For a top, we had an old dresser that was completely falling apart. It was pretty cheap when it was built 40 years ago, but because it was so old, it wasn't made of glue-board; it was a combination of solid wood and the plywood of the time. One of the side panels wasn't too beat up, and only had bad splits along one edge. Once I measured down what I needed, I could cut off most of the damage and all that's left is a distressed looking counter-top.
Build
As I said, I started with 1" x 1" balusters. Why? I had a pile of them lying around from an old guinea pig hutch we had torn down last spring. A cube has 12 legs, 4 each for length, width and depth. There are 24 90* angles that join these 12 legs, and for that I used 1" angles from Home Despot. That's a lot of drilling and screwing (4 screws per angle * 24 angles = 96). In the end, the box isn't perfectly square, but for an initial concept it worked out very well.
I took the side of the dresser and cut it down to fit flush against the back and sides with a slight overhang over the front. Since it was a side of a dresser, it had wood slats along the inside to keep the tongue-and-grove plywood together. I cut these down so they fit between the legs regardless of the orientation of the box. These create tension, a friction that allows the top to snug-in. I hadn't expected that. After some test fitting and some trimming down, we have a hollow cube with a removable top that can stand tall for a counter or short for a bench or drink table.
Usability
Boo and I tested it for weight and both of us could fit, sitting side-by-side without the cube wavering at all. Quite the contrary, we tried to get it to wiggle while sitting on it and it wouldn't. Since the top isn't secured with fasteners, we won't be trying that with the "tall" version.

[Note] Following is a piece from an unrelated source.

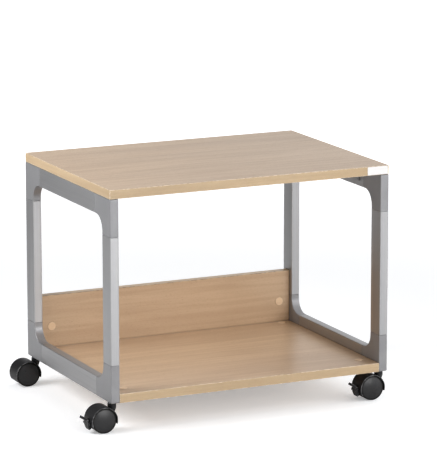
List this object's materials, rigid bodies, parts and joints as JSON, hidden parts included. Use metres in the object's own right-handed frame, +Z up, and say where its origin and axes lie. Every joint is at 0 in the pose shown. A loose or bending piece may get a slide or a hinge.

Hapy is in storage for the winter, so I haven't yet had the pleasure of setting the cube-inet into the dead spot to confirm it fits as well as I expect it to. That expectation? I think that it will sit snug against the fridge and driver seat partition and flush with the inside edge of the fridge, but there will be a gap along the outer wall because the bus isn't square. Fortunately, I don't care about that gap. Maybe a subsequent version will have a slightly deeper counter top that will cover the gap. I should probably test fit before I start planning the next thing... Anyway, if the rest isn't perfect, I'm out around $20 for the 90* angles I had to buy. Otherwise, the materials were free from the scrap pile. I love projects like that.

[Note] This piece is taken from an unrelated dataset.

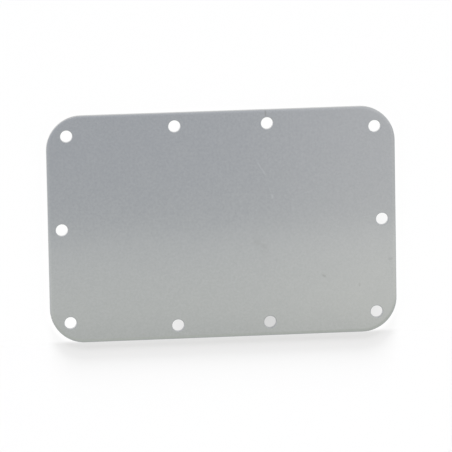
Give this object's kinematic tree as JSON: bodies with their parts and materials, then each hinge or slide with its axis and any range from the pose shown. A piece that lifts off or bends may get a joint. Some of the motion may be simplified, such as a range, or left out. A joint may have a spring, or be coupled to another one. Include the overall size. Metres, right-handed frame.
{
  "type": "cover plate",
  "caption": "Flat rectangular cover plate cut from sheet metal, with rounded corners and a ring of screw holes near its edges.",
  "frame": {"origin": "middle of the back face, which the plate lies on", "axes": "+X along the plate's length, +Y along its width, +Z out of the front face"},
  "size_m": [0.16, 0.105, 0.002],
  "materials": {
    "sheet_metal": "mill-finish sheet, satin to matte, with a fine even grain"
  },
  "bodies": {
    "root": {"cover_plate": "sheet_metal"}
  },
  "joints": []
}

Anyway, that's it for today. I have a replacement radiator on back-order, representing the one big thing I need to do so Hapy is ready for festival season. Thanks, as always, for following along.
No Stove/sink
pre-cut, starting assebly |
Regardless of all that backstory, once the kitchen was removed, it left a dead spot inside the bus. Over the next few years, the dead spot has been a great place to put coolers or milk crates full of gear. When we weren't travelling (read: full of gear), though, it looked pretty bad. The pile of gear didn't look all that great either, but I'm not so concerned about aesthetics, if you hadn't noticed.
Concept
cube |
The next level sounded too hard at first, and probably sounds confusing to you. The picture below helps, but I didn't have anything like that as a guide. So, I focused on the dimensions and landed on building a hollow box out of 1" x 1" square balusters. This ended up being a pretty brilliant decision in my humble opinion. The design literally allows us to keep "out of the box" that hard sides would have created for us in how we can use it. Without sides, we can stuff things inside when its in the bus, or use it in much broader ways when we're set up for camping. Again, the pictures below will help.
For a top, we had an old dresser that was completely falling apart. It was pretty cheap when it was built 40 years ago, but because it was so old, it wasn't made of glue-board; it was a combination of solid wood and the plywood of the time. One of the side panels wasn't too beat up, and only had bad splits along one edge. Once I measured down what I needed, I could cut off most of the damage and all that's left is a distressed looking counter-top.
Build
standing tall |
I took the side of the dresser and cut it down to fit flush against the back and sides with a slight overhang over the front. Since it was a side of a dresser, it had wood slats along the inside to keep the tongue-and-grove plywood together. I cut these down so they fit between the legs regardless of the orientation of the box. These create tension, a friction that allows the top to snug-in. I hadn't expected that. After some test fitting and some trimming down, we have a hollow cube with a removable top that can stand tall for a counter or short for a bench or drink table.
standing short |
Boo and I tested it for weight and both of us could fit, sitting side-by-side without the cube wavering at all. Quite the contrary, we tried to get it to wiggle while sitting on it and it wouldn't. Since the top isn't secured with fasteners, we won't be trying that with the "tall" version.
Hapy is in storage for the winter, so I haven't yet had the pleasure of setting the cube-inet into the dead spot to confirm it fits as well as I expect it to. That expectation? I think that it will sit snug against the fridge and driver seat partition and flush with the inside edge of the fridge, but there will be a gap along the outer wall because the bus isn't square. Fortunately, I don't care about that gap. Maybe a subsequent version will have a slightly deeper counter top that will cover the gap. I should probably test fit before I start planning the next thing... Anyway, if the rest isn't perfect, I'm out around $20 for the 90* angles I had to buy. Otherwise, the materials were free from the scrap pile. I love projects like that.
Anyway, that's it for today. I have a replacement radiator on back-order, representing the one big thing I need to do so Hapy is ready for festival season. Thanks, as always, for following along.